Munem Naeem, 39, has faith in King Abdullah's reforms and the role of parliament but admitted that the dissenting voices should have been heard.

"I want to vote because one wants what is best for the country. We want reforms and that is the most important thing." he said.

"Yet elections should have been postponed because many people say they do not want to vote. We hope members of parliament will do a good job. They know what people want and I am optimistic."

If all goes well, the elections will open the way for the first parliamentary government since 1956, when Jordanians had a taste of a more democratic political system. But after an attempted coup to overthrow him, the late King Hussein then disbanded parliament and imposed martial laws.

The opposition, however, has several concerns about the current electoral system. Although the one-person/one-vote system - which allowed each voter to vote only for an independent candidate - has been amended, critics say the new system introduced in July last year does not go far enough.

The new law includes a mixed electoral system, giving voters two ballots: one for a candidate in their constituency and one for party or national lists elected by proportional representation at the national level.

The system sets aside 27 of parliament's 150 seats for political candidates. But the remaining seats are likely to be dominated by East Bankers - people who have lived in Jordan before Palestinians started arriving in 1948. East Bankers are generally loyal to the King.

Their representatives are expected to control parliament because the electoral law over-represents rural conservative districts and underrepresents the urban Palestinian-dominated areas which are Islamist strongholds.

The Brotherhood's Islamic Action Front, which draws the majority of its support from Palestinians in Jordan, says the system is unfair because districts in which Palestinians live will get disproportionally lower representation in parliament, despite them making up more than half of the country's population of 6.5 million.

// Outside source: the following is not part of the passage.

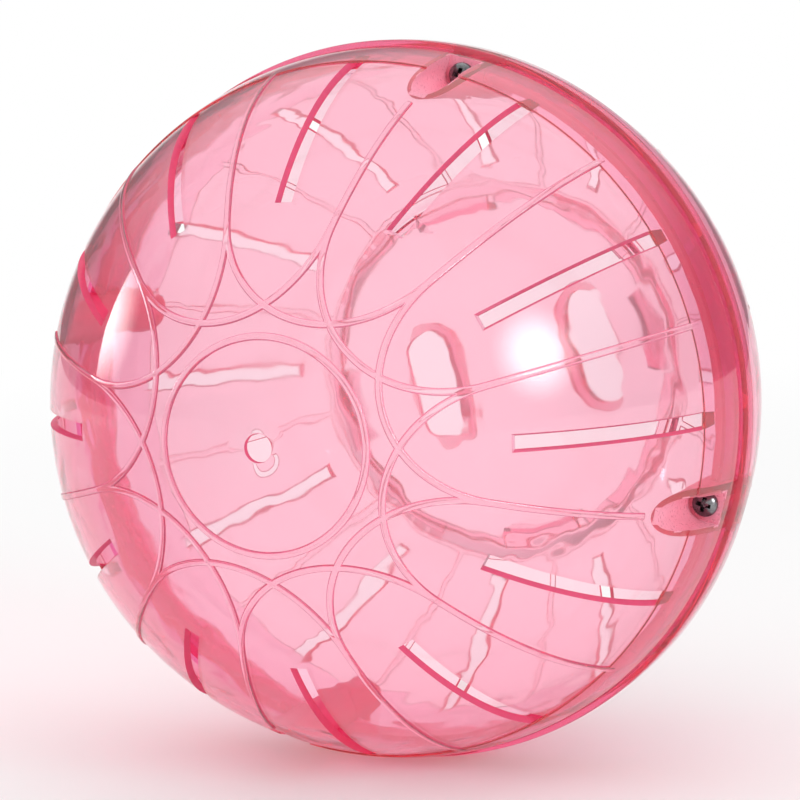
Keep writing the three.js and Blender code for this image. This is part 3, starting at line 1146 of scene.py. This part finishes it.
def floor_whiteness(tree):
    """How far the floor's paint gives way to plain white, for each kind of ray."""
    place = tree.nodes.new("ShaderNodeTexCoord")
    away = tree.nodes.new("ShaderNodeVectorMath")
    away.operation = "LENGTH"
    tree.links.new(place.outputs["Object"], away.inputs[0])
    share = smooth_step(tree, away.outputs["Value"], (FLOOR_NEAR, FLOOR_FAR), (FLOOR_UNDER_BALL, 1))
    path = tree.nodes.new("ShaderNodeLightPath")
    in_gloss = maths(tree, "MULTIPLY", path.outputs["Is Glossy Ray"], FLOOR_IN_GLOSS)
    seen = maths(tree, "MAXIMUM", path.outputs["Is Camera Ray"], in_gloss)
    through = maths(tree, "MULTIPLY", path.outputs["Is Transmission Ray"], FLOOR_THROUGH_GLASS)
    return maths(tree, "MAXIMUM", maths(tree, "MULTIPLY", share, seen), through)


def make_floor():
    far = FLOOR_HALF
    corners = [(-far, -far, 0), (far, -far, 0), (far, far, 0), (-far, far, 0)]
    floor = new_object("floor", corners, [(0, 1, 2, 3)])
    floor.location.z = cad_box[0][2]
    material, tree = new_material("pale_floor")
    output = tree.nodes.new("ShaderNodeOutputMaterial")
    paint = node(tree, "ShaderNodeBsdfDiffuse", Color=(FLOOR_PAINT, FLOOR_PAINT, FLOOR_PAINT, 1))
    white = node(tree, "ShaderNodeEmission", Color=(1, 1, 1, 1), Strength=1)
    whiteness = floor_whiteness(tree)
    shown = blended(tree, whiteness, paint.outputs["BSDF"], white.outputs["Emission"])
    tree.links.new(shown, output.inputs["Surface"])
    floor.data.materials.append(material)


def make_lamps():
    """A round lamp at the right, and at the left one that is brightest at one of its sides."""
    make_lamp(
        "round_lamp",
        azimuth=64.6,
        elevation=17.6,
        size=(0.66, 0.66),
        radiance=16,
        middle=(0.5, 0.5),
        reach=(0.5, 0.5),
    )
    make_lamp(
        "side_lamp",
        azimuth=-82,
        elevation=13,
        size=(0.4, 0.45),
        radiance=12,
        middle=(0, 0.5),
        reach=(0.9, 0.7),
    )


def make_studio():
    make_world()
    make_floor()
    make_lamps()
    cycles = bpy.context.scene.cycles
    cycles.max_bounces = LIGHT_BOUNCES
    cycles.transmission_bounces = LIGHT_BOUNCES
    cycles.glossy_bounces = GLOSSY_BOUNCES
    cycles.transparent_max_bounces = TRANSPARENT_BOUNCES


bpy.context.scene.view_settings.view_transform = "Standard"
make_ball()
make_camera()
make_studio()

The Economist recently highlighted that in two mainly Palestinian districts of Amman, 310,000 voters elect as many MPs as 122,000 tribesmen in the southern city of Karak. After the elections, parliamentary blocs will also choose the prime minister, whom the opposition wants elected through a direct vote.

King Abdullah has defended the scope of his reforms, writing in a discussion paper that these elections would "pilot the first parliamentary government".

Bassam Haddadin, minister of political development, conceded that the "next parliament will not be ideal" but added that the changes to the electoral law "will train Jordanians on a new way to choose members of parliament".

Critics also point to rampant corruption, the arrests and alleged torture of political activists, restrictions on media laws, a huge budget deficit, price hikes, and growing unemployment as reasons to call for substantive political reform.

Anger is simmering among ordinary Jordanians about the state of the economy and thousands took to the streets in November last year to protest against a 53 per cent price increase in gas and a 12 per cent hike in petrol.

"Jordan had a missed opportunity because there is no consensus on the election law. Elections at the current stage will deepen the crisis," said Taher Adwan, a former information minister and the head of Maqar, an online newspaper.

Against this backdrop, "these elections have lost their legitimacy even if the government finds a way to increase voter turnout", said Muath Mulhem, a coordinator in Irbid for the National Front for Reform, an opposition group.

The concerns about voter apathy resonate even among candidates. "If people vote, this will put an end to the protest movement. But the concern is if they choose not to," said Ahmad Safadi, a former member of parliament, running for the third time. "No matter how ineffective parliament is, it is always better to have it since it can exert pressure on the government. This time parliament will have more authority because there will be no vote rigging or interventions. People will also hold parliament accountable."